Googling “bad ways to start a story” brings up countless pages, and if you try to follow all of them it can be baffling. Everyone agrees it’s good to start with action, but why should anyone care what happens if they don’t know who anyone is yet? Everyone agrees, you SHOULDN’T start with backstory, but how can readers get involved with people and a situation they know nothing about? You shouldn’t begin with anything anyone has ever seen before because that’s boring and cliched, but you shouldn’t begin with anything too strange or readers will just get confused, and above all: NO PROLOGUES!

Because agents hate prologues.

I’m sure you will have noticed by now that many fine books have been written that utterly ignore these rules. Let’s skip the obvious classics (“Call Me Ishmael.” “As Gregor Samsa awoke one morning from uneasy dreams etc…”)  and focus on more contemporary examples. Everything is Illuminated (Jonathan Safran Foer) begins with the protagonist telling us his name. Underworld (Don Delillo) doesn’t have any dialogue until page four, and even then it’s only the random chatter of non-characters. The Book Thief (Markus Zusak) begins with a prologue (did I mention how agents feel about prologues?) made up mostly of incomplete sentences and cryptic observations by a narrator we know nothing about. The Poisonwood Bible (Barbara Kingsolver) begins with pages of description as dense and as thick as the jungles of the Belgian Congo. Lovely? Intriguing? Sure. But who are these people we’re supposed to connect to? Where is the story we’re supposed to get involved with?

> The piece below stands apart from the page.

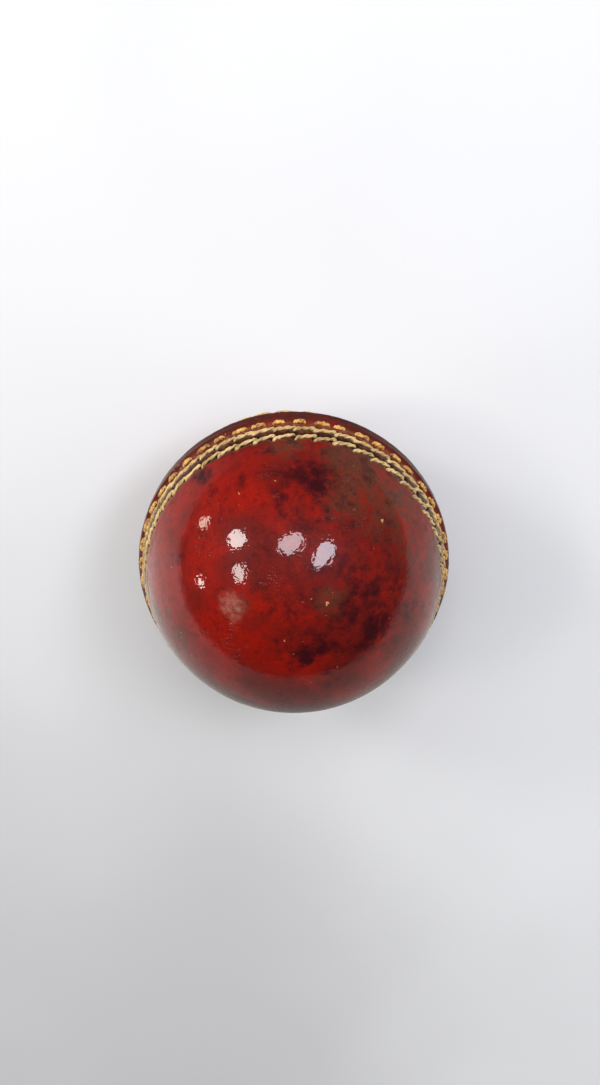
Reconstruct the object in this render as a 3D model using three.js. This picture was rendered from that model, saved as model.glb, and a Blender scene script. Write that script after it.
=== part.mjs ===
// A hand-stitched cricket ball with a two-piece leather cover, taken apart into its real pieces.
// Millimetres, +Z up. The origin is the ball's centre and +Z is the axis of the seam,
// so the two leather cups meet in the plane z = 0 and the ball stands on the lower cup's pole.

import * as THREE from 'three';

// Driving dimensions
const LEATHER_RADIUS = 35.7;
const LEATHER_THICKNESS = 3.6;
const RIDGE_HEIGHT = 1.2;
const GAP = 0.3;

const CORE_LAYERS = 5;
const YARN_THICKNESS = 1.8;
const CORK_THICKNESS = 1.4;
const EYE_RADIUS = 1.5;

const STITCHES_PER_ROW = 48;
const THREAD_RADIUS = 0.5;
const THREAD_RISE = 0.55;
const INNER_THREAD_RADIUS = 0.45;
const INNER_THREAD_RISE = 0.75;

// Each row of stitches on the upper cup: its angle above the join, the half width that its
// stitches lean across, and the depth that they dip to between one stitch and the next.
const ROWS = [
  { name: 'inner', latitude: 5.0, lean: 0, dip: 0.35, radius: INNER_THREAD_RADIUS, rise: INNER_THREAD_RISE },
  { name: 'middle', latitude: 9.0, lean: 0.45, dip: 0, radius: THREAD_RADIUS, rise: THREAD_RISE },
  { name: 'outer', latitude: 14.7, lean: 0.6, dip: 0, radius: THREAD_RADIUS, rise: THREAD_RISE },
];

// How far the leather between the grooves stands above the plain sphere, from pole to join
const LAND_HEIGHTS = { outer: [0, 0.15], middle: [0.15, 0.3], inner: [0.45, 1.05] };
const GROOVE_TAPER = 0.08;
const PLAIN_LEATHER_END = 20;
const RIDGE_SHOULDER = { latitude: 3, drop: 0.03 };

// Fineness of the round shapes
const COVER_SEGMENTS = 48;
const COVER_ARC_STEPS = 5;
const CORE_SEGMENTS = 16;
const CORE_ARC_STEPS = 4;
const THREAD_SIDES = 5;

// Radii that follow from them
const LEATHER_INNER_RADIUS = LEATHER_RADIUS - LEATHER_THICKNESS;
const LAYER_PITCH = YARN_THICKNESS + CORK_THICKNESS + 2 * GAP;
const CORE_RADIUS = LEATHER_INNER_RADIUS - GAP;
const NUCLEUS_RADIUS = CORE_RADIUS - CORE_LAYERS * LAYER_PITCH;
const JOIN_HALF_GAP = GAP / 2;

const LEATHER = { color: 0x8e1a17, roughness: 0.22, metalness: 0 };
const THREAD = { color: 0xd9bd83, roughness: 0.6, metalness: 0 };
const INNER_THREAD = { color: 0xcf9a45, roughness: 0.45, metalness: 0 };
const YARN = { color: 0xe4dac2, roughness: 0.95, metalness: 0 };
const CORK = { color: 0xb98a5a, roughness: 0.9, metalness: 0 };
const NUCLEUS = { color: 0x5a4636, roughness: 0.85, metalness: 0 };

// A point of a lathe profile, from its distance to the centre and its angle above the join.
function profilePoint(distance, latitude) {
  const angle = THREE.MathUtils.degToRad(latitude);
  return new THREE.Vector2(distance * Math.cos(angle), distance * Math.sin(angle));
}

// Points of an arc about the centre, both ends included. An end at the pole lies on the axis.
function arc(distance, from, to, steps) {
  const points = [];
  for (let step = 0; step <= steps; step += 1) {
    const latitude = THREE.MathUtils.lerp(from, to, step / steps);
    const point = profilePoint(distance, latitude);
    point.x = Math.abs(latitude) === 90 ? 0 : point.x;
    points.push(point);
  }
  return points;
}

// Turns a profile about the Z axis. The profile runs from the top down.
function turned(profile, segments) {
  const geometry = new THREE.LatheGeometry(profile.toReversed(), segments);
  return geometry.rotateX(Math.PI / 2);
}

function piece(name, geometry, finish) {
  const mesh = new THREE.Mesh(geometry, new THREE.MeshStandardMaterial(finish));
  mesh.name = name;
  return mesh;
}

// The lower half is the upper one turned over about the X axis.
function pair(name, geometry, finish) {
  const upper = piece(`${name}_upper`, geometry, finish);
  const lower = piece(`${name}_lower`, geometry, finish);
  lower.rotation.x = Math.PI;
  return [upper, lower];
}

// The height of a cup's rim above the join plane, as an angle at a given distance.
function rimLatitude(distance) {
  return THREE.MathUtils.radToDeg(Math.asin(JOIN_HALF_GAP / distance));
}

// Nucleus: a solid ball of ground cork and rubber.
function nucleus() {
  const profile = arc(NUCLEUS_RADIUS, 90, -90, 2 * CORE_ARC_STEPS);
  return piece('nucleus', turned(profile, CORE_SEGMENTS), NUCLEUS);
}

// Cork layer: two thin cups that meet round the middle of the core.
function corkCups(layer, outerRadius) {
  const innerRadius = outerRadius - CORK_THICKNESS;
  const outside = arc(outerRadius, 90, 0, CORE_ARC_STEPS);
  const inside = arc(innerRadius, 0, 90, CORE_ARC_STEPS);
  outside[CORE_ARC_STEPS] = profilePoint(outerRadius, rimLatitude(outerRadius));
  inside[0] = profilePoint(innerRadius, rimLatitude(innerRadius));
  return pair(`cork_cup_${layer}`, turned([...outside, ...inside], CORE_SEGMENTS), CORK);
}

// Yarn winding: a shell wound over the cork, with a small eye at each pole.
function yarnWinding(layer, outerRadius) {
  const innerRadius = outerRadius - YARN_THICKNESS;
  const outside = arc(outerRadius, 90, -90, 2 * CORE_ARC_STEPS);
  const inside = arc(innerRadius, -90, 90, 2 * CORE_ARC_STEPS);
  for (const end of [outside[0], outside.at(-1), inside[0], inside.at(-1)]) {
    end.x = EYE_RADIUS;
  }
  const profile = [...outside, ...inside, outside[0].clone()];
  return piece(`yarn_winding_${layer}`, turned(profile, CORE_SEGMENTS), YARN);
}

// A row's thread runs in a groove that clears it all round by the usual gap.
function threadCentre(row) {
  return LEATHER_RADIUS + row.rise - row.radius;
}

function groove(row) {
  const centre = threadCentre(row);
  const floor = centre - row.dip - row.radius - GAP;
  const halfWidth = THREE.MathUtils.radToDeg((row.lean + row.radius + GAP) / centre);
  const lip = halfWidth + THREE.MathUtils.radToDeg(GROOVE_TAPER / centre);
  const [poleSide, joinSide] = LAND_HEIGHTS[row.name];
  return [
    profilePoint(LEATHER_RADIUS + poleSide, row.latitude + lip),
    profilePoint(floor, row.latitude + halfWidth),
    profilePoint(floor, row.latitude - halfWidth),
    profilePoint(LEATHER_RADIUS + joinSide, row.latitude - lip),
  ];
}

// Leather cup: plain round the pole, grooved for its three rows, and raised to a ridge at the join.
function leatherCups() {
  const crest = LEATHER_RADIUS + RIDGE_HEIGHT;
  const profile = [
    ...arc(LEATHER_RADIUS, 90, PLAIN_LEATHER_END, COVER_ARC_STEPS),
    ...ROWS.toReversed().flatMap(groove),
    profilePoint(crest - RIDGE_SHOULDER.drop, RIDGE_SHOULDER.latitude),
    profilePoint(crest, rimLatitude(crest)),
    profilePoint(LEATHER_INNER_RADIUS, rimLatitude(LEATHER_INNER_RADIUS)),
    ...arc(LEATHER_INNER_RADIUS, 0, 90, CORE_ARC_STEPS).slice(1),
  ];
  return pair('leather_cup', turned(profile, COVER_SEGMENTS), LEATHER);
}

// The line of a row's thread. A leaning stitch starts on the pole side, crosses to the join side
// and starts again beside the next one. A dipping stitch lies flat and dives between stitches.
class StitchLine extends THREE.Curve {
  constructor(row) {
    super();
    this.row = row;
    this.knots = row.dip > 0
      ? [{ at: 0, lean: 0, dip: 0 }, { at: 0.7, lean: 0, dip: 0 }, { at: 0.85, lean: 0, dip: 1 }]
      : [{ at: 0, lean: 1, dip: 0 }, { at: 0.78, lean: -1, dip: 0 }];
    this.steps = STITCHES_PER_ROW * this.knots.length - 1;
  }

  // Steps fall on the knots, not at even distances.
  getUtoTmapping(u) {
    return u;
  }

  knotPoint(index) {
    const { row, knots } = this;
    const knot = knots[index % knots.length];
    const stitch = Math.floor(index / knots.length);
    const turn = 2 * Math.PI * (stitch + knot.at) / STITCHES_PER_ROW;
    const distance = threadCentre(row) - knot.dip * row.dip;
    const latitude = THREE.MathUtils.degToRad(row.latitude) + knot.lean * row.lean / distance;
    const reach = distance * Math.cos(latitude);
    return new THREE.Vector3(reach * Math.cos(turn), -reach * Math.sin(turn), distance * Math.sin(latitude));
  }

  getPoint(t) {
    const place = t * this.steps;
    const index = Math.min(Math.floor(place), this.steps - 1);
    return this.knotPoint(index).lerp(this.knotPoint(index + 1), place - index);
  }
}

// Stitch row: one waxed thread right round the cup, whose two ends stop short of each other.
function stitchRow(row) {
  const section = new THREE.Shape();
  section.absarc(0, 0, row.radius, 0, 2 * Math.PI);
  const line = new StitchLine(row);
  const sides = new THREE.Shape(section.getSpacedPoints(THREAD_SIDES).slice(1));
  const geometry = new THREE.ExtrudeGeometry(sides, {
    extrudePath: line,
    steps: line.steps,
    bevelEnabled: false,
  });
  return pair(`stitch_row_${row.name}`, geometry, row.dip > 0 ? INNER_THREAD : THREAD);
}

const ball = new THREE.Group();
ball.add(nucleus());
for (let layer = 1; layer <= CORE_LAYERS; layer += 1) {
  const yarnRadius = NUCLEUS_RADIUS + layer * LAYER_PITCH;
  ball.add(...corkCups(layer, yarnRadius - YARN_THICKNESS - GAP));
  ball.add(yarnWinding(layer, yarnRadius));
}
ball.add(...leatherCups());
for (const row of ROWS) {
  ball.add(...stitchRow(row));
}

export default ball;
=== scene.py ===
import math
import random

import bmesh
import bpy
from mathutils import Matrix, Vector, noise


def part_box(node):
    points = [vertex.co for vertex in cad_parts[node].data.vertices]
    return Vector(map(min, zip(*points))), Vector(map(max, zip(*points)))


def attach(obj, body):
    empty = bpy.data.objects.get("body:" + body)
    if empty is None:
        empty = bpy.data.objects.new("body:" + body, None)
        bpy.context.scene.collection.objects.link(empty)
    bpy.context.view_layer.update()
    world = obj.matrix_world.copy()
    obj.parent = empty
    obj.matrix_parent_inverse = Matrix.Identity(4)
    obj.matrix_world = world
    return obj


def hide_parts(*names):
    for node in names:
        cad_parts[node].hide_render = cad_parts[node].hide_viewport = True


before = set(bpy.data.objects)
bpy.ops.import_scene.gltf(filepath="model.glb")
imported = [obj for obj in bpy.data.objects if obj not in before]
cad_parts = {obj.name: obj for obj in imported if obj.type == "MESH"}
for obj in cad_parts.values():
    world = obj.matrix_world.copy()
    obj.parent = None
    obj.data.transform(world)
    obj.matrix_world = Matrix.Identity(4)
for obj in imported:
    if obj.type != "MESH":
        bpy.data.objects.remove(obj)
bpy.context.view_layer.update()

# ---------------------------------------------------------------------------
# Sizes, in metres. The main ones come from the frame.
# ---------------------------------------------------------------------------

MM = 0.001
CUP_LOW, CUP_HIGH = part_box("leather_cup_upper")
BALL_RADIUS = CUP_HIGH.z
RIDGE_RADIUS = CUP_HIGH.x
CORE_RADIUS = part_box("yarn_winding_5")[1].x
CUP_INNER_RADIUS = CORE_RADIUS + 2 * CUP_LOW.z
JOIN_HALF_GAP = 0.03 * MM

STITCHES = 48
PITCH = 2 * math.pi / STITCHES
SEAM_REACH = 13.5 * MM
RIDGE_HEIGHT = RIDGE_RADIUS - BALL_RADIUS
RIDGE_SHOULDER = 1.9 * MM
RIDGE_FOOT = 3.5 * MM
LEAN_SWAY = 0.5

# Stitches that were pulled askew, the side where the rows are worn down, and the sprung stretch
PULLED_SIDE = math.radians(-22)
PULLED_WIDTH = math.radians(24)
WORN_DOWN = 0.24 * MM
SPRUNG_SIDE = math.radians(98)
SPRUNG_WIDTH = math.radians(19)
SPRUNG_UP = 0.55 * MM
SPRUNG_LONGER = 0.45


def row_height(name):
    """How far a row of stitches lies from the join, along the leather."""
    low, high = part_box(name)
    return BALL_RADIUS * math.asin((low.z + high.z) / 2 / BALL_RADIUS)


# Each row of stitches. Along the leather: how far it lies from the join, how far it drifts from side to
# side of the ball, how much nearer the join it comes at both sides, how far a stitch leans across the
# row, the hook at a stitch's start, and how much further the pulled stitches hook. Then the height of
# the thread's middle above the plain leather, the length of a stitch in pitches and how far that varies,
# the thread's radius, how flat it lies and how much it tapers, how far its ends go down, how deep the
# leather gives under it and at its holes, and the turns of its plies.
THICK_THREAD = dict(
    length=1.17, vary=0.05, radius=0.47 * MM, flat=0.9, taper=0,
    dive=0.75 * MM, bed=0.66 * MM, pit=0.55 * MM, turns=1.3,
)
ROWS = {
    "inner": dict(
        away=row_height("stitch_row_inner_upper"), drift=0, nearer=-0.4 * MM, lean=0.14 * MM,
        hook=0, pull=0, middle=0.48 * MM, length=0.64, vary=0.12, radius=0.58 * MM, flat=0.5,
        taper=0.5, dive=0.35 * MM, bed=0.05 * MM, pit=0.12 * MM, turns=1.1,
    ),
    "middle": dict(
        THICK_THREAD, away=row_height("stitch_row_middle_upper"), drift=0.15 * MM, nearer=0.75 * MM,
        lean=0.32 * MM, hook=0.45 * MM, pull=1.0 * MM, middle=-0.06 * MM,
    ),
    "outer": dict(
        THICK_THREAD, away=row_height("stitch_row_outer_upper"), drift=0.2 * MM, nearer=0.25 * MM,
        lean=0.6 * MM, hook=0.4 * MM, pull=0.2 * MM, middle=-0.12 * MM,
    ),
}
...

If these books hadn’t been written by well-known, prize-winning authors, would they have even gotten published? Or would the literary agents and editors of the world have tossed them aside mid-sentence, overwhelmed by all the red flags waving at them from page one?

Dunno. I’ll tell you, though, it would be a tough go. Literary agents tend to read with one finger on the eject button, looking for a reason to stop. One complicated sentence, one ambiguous moment, and they could very well decide your precious novel just isn’t worth the effort.

What they want, what you need, is a cold open. Anyone who watches television knows what this is. It’s that part of a show before the opening credits, before the theme music, where they jump directly into the story, give us a teaser of what is to come. (With comedies, the cold open often has nothing to do with the story of the week, but with dramas it usually does.) The cold open hasn’t always been around. Back in the olden days, shows just started with the theme music, exactly the same every time, but somewhere around 1965, television producers started getting innovative— Star Trek, The Man From Uncle, Mission Impossible—these were all early examples of television dramas that made use of the dramatic cold open. The idea, of course, was to rope the audience in before the show had even started—get the viewer involved so they wouldn’t switch away to see what else was on.

In all fairness, in the early days of television, shows didn’t really need a cold open. There just weren’t that many channels, not that many shows to choose from. If someone tuned in I Love Lucy or Gunsmoke, they probably did so as a matter of choice. They didn’t need to be roped in. Not that there wasn’t always competition between shows and networks, but the stakes were certainly lower. You had three, maybe four, options for any given time-slot. There weren’t 300 choices to scroll through at the press of a thumb.

And that, dear readers, is a pretty good analog to the situation we writers find ourselves in today. There are thousands of choices facing the book buyer these days. And unless we are a Barbara Kingsolver or a Markus Zusak with a ready and waiting audience, we are all competing to catch the attention of a dwindling audience who have been largely conditioned to abandon any source of entertainment that isn’t constantly jangling their excitation circuits. So do we start every book with a cold open, in res media, bullets flying, pedal to the metal?

I don’t know. I really don’t. It’s too easy, perhaps, to say: write what you believe in, audience be damned. Be true to your vision of what you want your work to be.

Of course. Absolutely. But—at what price? Just how user friendly do we want to be?